By Seth Daniel
City Councilor Frank Baker might be on a political island when he talks about Long Island, but the councilor who represents the Mass/Cass corridor told the Worcester Square Area Neighborhood Association (WSANA) on Tuesday night that it’s time for the City to talk about re-opening the Island.
Baker said he would like to see a campus style Recovery Campus in the City – as suggested by the South End Forum and its Moderator Steve Fox – during last week’s hearing at City Hall on Safe Injection Facilities (SIFs) – but isn’t too keen on the idea of locating it in Franklin Park at the off-the-beaten-path Shattuck Hospital Campus. Instead, he said he thinks it’s time to start talking about Long Island again for that kind of Campus idea.
“It’s a pipe dream for sure and I’m the only one whose saying that,” he said. “However, I’m going to start asking for the discussion of Long Island. If it’s $100 million (to replace the Bridge) this year, it’s going to be 110 million next year, and 120 million the following year and probably $200 million in five years. We need to get a discussion going about locating programming back out there, even if it’s just the partial programming that was done there.”

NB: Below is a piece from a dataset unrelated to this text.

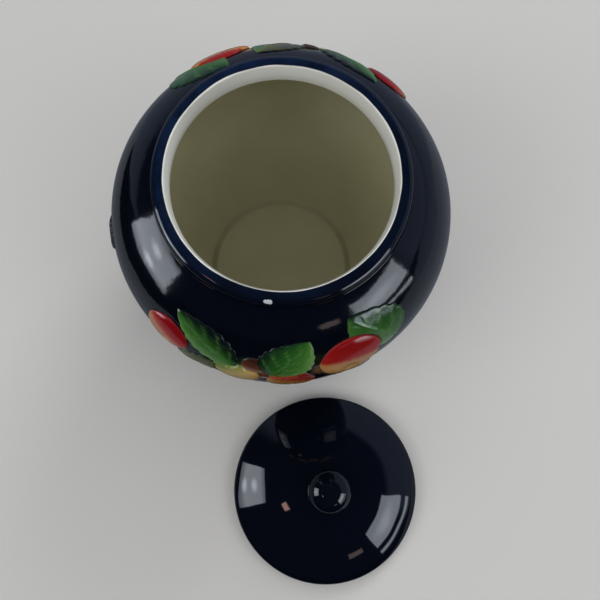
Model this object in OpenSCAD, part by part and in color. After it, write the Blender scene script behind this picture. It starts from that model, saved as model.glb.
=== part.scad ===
// Biscuit jar of glazed earthenware: a broad-shouldered jar, its domed lid with a ball knob, and
// pressed fruit and leaf sprigs that are slipped onto the front and the back of the wall.
// Millimetres, +Z up. The origin is the centre of the foot ring, on the surface the jar stands on.
// The front garland faces -Y. The lid lies on the same surface in front of the jar.

/* [Jar body] */
// Radius of the belly at its widest
belly_r = 100.8; // [90:0.1:115]
// Height of the widest ring above the surface
belly_z = 137.5; // [125:0.5:150]
// Radius of the arc that the shoulder follows, in profile
shoulder_arc = 70; // [64:0.5:74]
// Thickness of the body wall
body_wall = 7; // [5:0.5:9]
// Height of the inside floor above the surface
floor_top = 8; // [6:0.5:12]
// Radius of the cove between the inside floor and the wall
cove_r = 6; // [3:0.5:10]

/* [Mouth and rim] */
// Inner radius of the mouth
mouth_r = 60; // [54:0.5:63]
// Radius of the rolled rim's section
rim_roll = 4.5; // [3.5:0.1:5.5]
// Height of the middle of the rolled rim above the shoulder's surface
rim_rise = 0.35; // [0:0.05:3]
// Depth of the mouth's wall below the middle of the rolled rim
neck_h = 9; // [5:0.5:12]
// Radius of the round along the lower edge of the mouth's wall
neck_round = 1.5; // [0.5:0.1:2.5]
// How far the mouth widens on its way over the rim, on the radius
mouth_flare = 2; // [1:0.1:3]

/* [Foot] */
// Outer radius of the foot
foot_r = 58; // [50:0.5:66]
// Height of the upright foot below the flank
foot_h = 4; // [2:0.5:6]
// Width of the flat ring that the jar stands on
foot_land = 7; // [5:0.5:10]
// Depth of the hollow inside the foot ring
foot_hollow = 2.5; // [1:0.5:3.5]
// Bevel on the edges of the foot ring
foot_bevel = 1; // [0.5:0.1:1.5]

/* [Lid] */
// How far the lid reaches past the mouth, on the radius
lid_lap = 6; // [5:0.5:8]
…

Baker said he envisions being able to take those seeking recovery and locating them on the Island so that addicts can get away from the access that exists on Melnea Cass and that he believes would also exist at the Shattuck.
Programming could include housing, Recovery services, job training, farming and some medical care.
“We need a different approach,” he said. “The way we did it at Long Island in the past; I don’t know if there was enough engagement there. I think we need to have a discussion about Long Island and that discussion would be about building that Bridge back and getting some of the programming out there.”
Four years ago the City abruptly announced that the Long Island Bridge had to be closed immediately due to the fact it had been condemned. That also meant the shelter on Long Island and the services provided there had to be relocated to the mainland. Most of those replacements were located in the South End, and that was supposed to be on a temporary basis, but neighbors argue it is seeming to become permanent. The administration hasn’t said definitively whether or not it plans to replace the Bridge and re-activate the shelter, but insiders have indicated that it seems the thinking around City Hall is not to pursue a re-build. However, as said above, there has been no official decision announced.
Baker said he believes it would work because things are done very differently now in the Mass/Cass corridor than they were done even a couple of years ago.
That includes a new effort by Boston Police where they can “Section” someone who is being routinely arrested in the corridor and force them into a 30-day detox. That comes if the family of the individual goes before a judge and secures a Section 35 Pink Slip, which gives Police the authority to remove a person who is a persistent problem from the street and send them to a detox by force.
The idea is an old one, but emerged anew through the efforts of Judge Kathleen Coffey to help relieve some of the tension in the South End.
Baker said Police have begun using the “Section” process only in recent weeks, but to great success.
WSANA neighbors were in favor of the discussion on Long Island, as the group has long held that the situation in their neighborhood – which is Ground Zero for the Opiate epidemic on its streets – got exponentially worse when the City closed the Bridge and the shelter.
“I think we need to start taking the edge off of what’s going on down here,” Baker said.